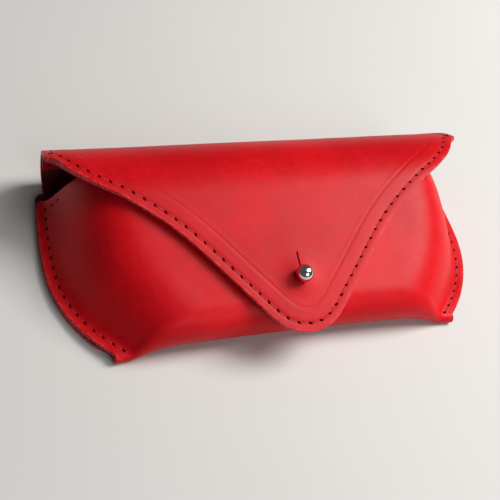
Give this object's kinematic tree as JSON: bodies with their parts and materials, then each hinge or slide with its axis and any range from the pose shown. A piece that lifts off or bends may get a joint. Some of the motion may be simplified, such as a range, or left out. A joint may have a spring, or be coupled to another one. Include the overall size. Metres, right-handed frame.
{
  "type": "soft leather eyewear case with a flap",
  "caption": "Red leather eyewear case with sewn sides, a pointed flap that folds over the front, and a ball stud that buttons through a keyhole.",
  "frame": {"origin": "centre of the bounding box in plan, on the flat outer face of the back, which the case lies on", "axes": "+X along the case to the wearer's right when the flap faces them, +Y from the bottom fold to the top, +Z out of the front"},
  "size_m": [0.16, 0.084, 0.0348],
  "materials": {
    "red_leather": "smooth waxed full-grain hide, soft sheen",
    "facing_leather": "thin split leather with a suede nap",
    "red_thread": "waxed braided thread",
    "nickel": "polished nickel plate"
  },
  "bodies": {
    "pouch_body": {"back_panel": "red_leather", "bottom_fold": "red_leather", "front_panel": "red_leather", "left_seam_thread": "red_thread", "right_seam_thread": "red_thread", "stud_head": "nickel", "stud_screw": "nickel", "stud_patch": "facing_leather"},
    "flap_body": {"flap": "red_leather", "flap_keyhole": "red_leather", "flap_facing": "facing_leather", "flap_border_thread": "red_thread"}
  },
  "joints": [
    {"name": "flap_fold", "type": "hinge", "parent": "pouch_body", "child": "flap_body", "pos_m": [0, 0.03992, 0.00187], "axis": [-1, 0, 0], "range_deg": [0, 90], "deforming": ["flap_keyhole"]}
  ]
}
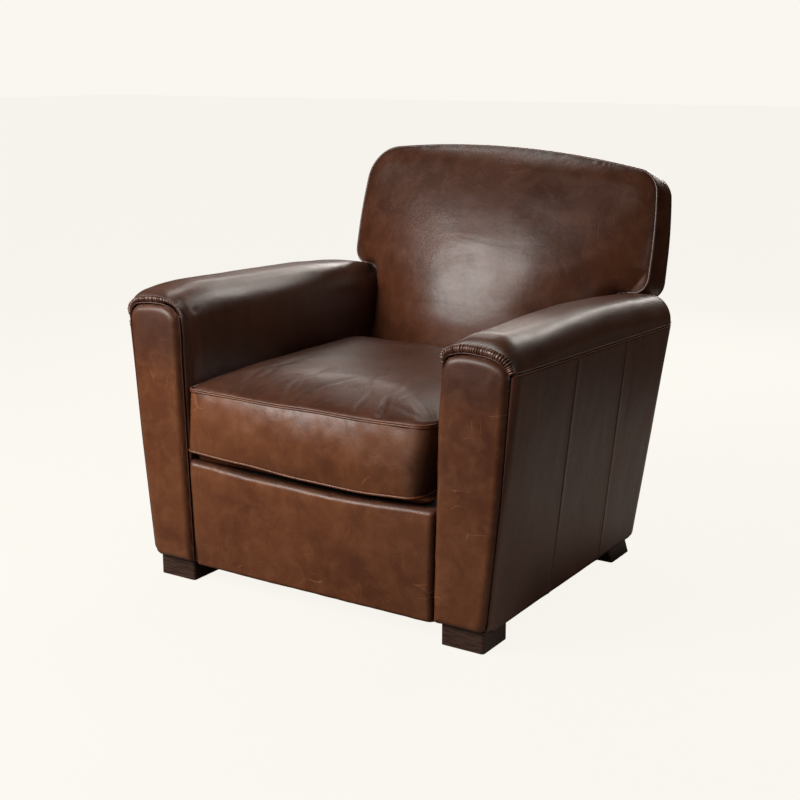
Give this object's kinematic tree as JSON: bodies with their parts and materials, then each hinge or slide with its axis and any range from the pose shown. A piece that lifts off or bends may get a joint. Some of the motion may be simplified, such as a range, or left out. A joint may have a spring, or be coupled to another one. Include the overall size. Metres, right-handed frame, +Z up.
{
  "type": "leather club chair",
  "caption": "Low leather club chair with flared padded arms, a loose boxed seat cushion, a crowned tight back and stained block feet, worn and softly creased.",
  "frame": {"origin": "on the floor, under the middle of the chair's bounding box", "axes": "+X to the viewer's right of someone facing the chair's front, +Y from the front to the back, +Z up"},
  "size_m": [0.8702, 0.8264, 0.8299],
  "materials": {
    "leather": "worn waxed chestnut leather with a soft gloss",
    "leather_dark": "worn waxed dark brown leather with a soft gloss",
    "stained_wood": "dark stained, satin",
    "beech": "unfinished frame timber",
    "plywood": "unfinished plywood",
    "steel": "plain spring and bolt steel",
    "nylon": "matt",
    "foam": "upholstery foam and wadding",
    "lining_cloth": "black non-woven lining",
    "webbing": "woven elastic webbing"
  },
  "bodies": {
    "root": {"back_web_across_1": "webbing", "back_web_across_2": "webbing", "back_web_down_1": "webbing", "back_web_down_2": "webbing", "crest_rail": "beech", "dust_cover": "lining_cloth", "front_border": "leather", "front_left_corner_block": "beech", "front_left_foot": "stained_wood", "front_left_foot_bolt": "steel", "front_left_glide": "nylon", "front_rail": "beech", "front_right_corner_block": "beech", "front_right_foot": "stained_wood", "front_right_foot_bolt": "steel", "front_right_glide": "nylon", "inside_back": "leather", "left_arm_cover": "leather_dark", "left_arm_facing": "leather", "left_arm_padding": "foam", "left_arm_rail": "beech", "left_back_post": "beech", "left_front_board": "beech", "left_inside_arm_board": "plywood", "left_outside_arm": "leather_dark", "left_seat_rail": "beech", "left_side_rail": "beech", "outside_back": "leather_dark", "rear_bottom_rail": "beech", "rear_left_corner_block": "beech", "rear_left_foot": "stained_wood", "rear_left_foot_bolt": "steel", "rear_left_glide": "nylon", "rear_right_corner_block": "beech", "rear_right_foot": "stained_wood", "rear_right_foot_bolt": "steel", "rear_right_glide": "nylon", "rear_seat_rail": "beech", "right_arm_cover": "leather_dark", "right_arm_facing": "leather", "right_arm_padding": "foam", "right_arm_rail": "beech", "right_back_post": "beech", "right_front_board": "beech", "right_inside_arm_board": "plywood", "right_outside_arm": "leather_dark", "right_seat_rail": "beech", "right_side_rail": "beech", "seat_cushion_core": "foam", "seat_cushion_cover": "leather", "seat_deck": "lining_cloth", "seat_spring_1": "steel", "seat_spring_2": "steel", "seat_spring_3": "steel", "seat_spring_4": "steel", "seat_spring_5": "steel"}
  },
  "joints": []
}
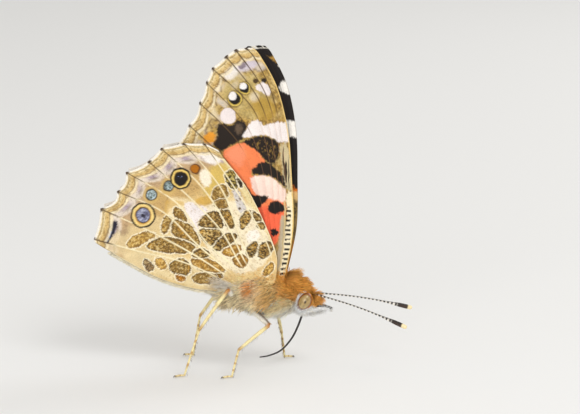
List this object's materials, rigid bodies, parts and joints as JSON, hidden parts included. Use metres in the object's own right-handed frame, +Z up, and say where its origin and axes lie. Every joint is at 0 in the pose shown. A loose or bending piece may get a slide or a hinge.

####

Where a line of the entries contains the word "joints", copy that line.

> [Task output]
  "joints": [
  "joints": []
List this object's materials, rigid bodies, parts and joints as JSON, hidden parts included. Use metres in the object's own right-handed frame, +Z up, and say where its origin and axes lie. Every joint is at 0 in the pose shown. A loose or bending piece may get a slide or a hinge.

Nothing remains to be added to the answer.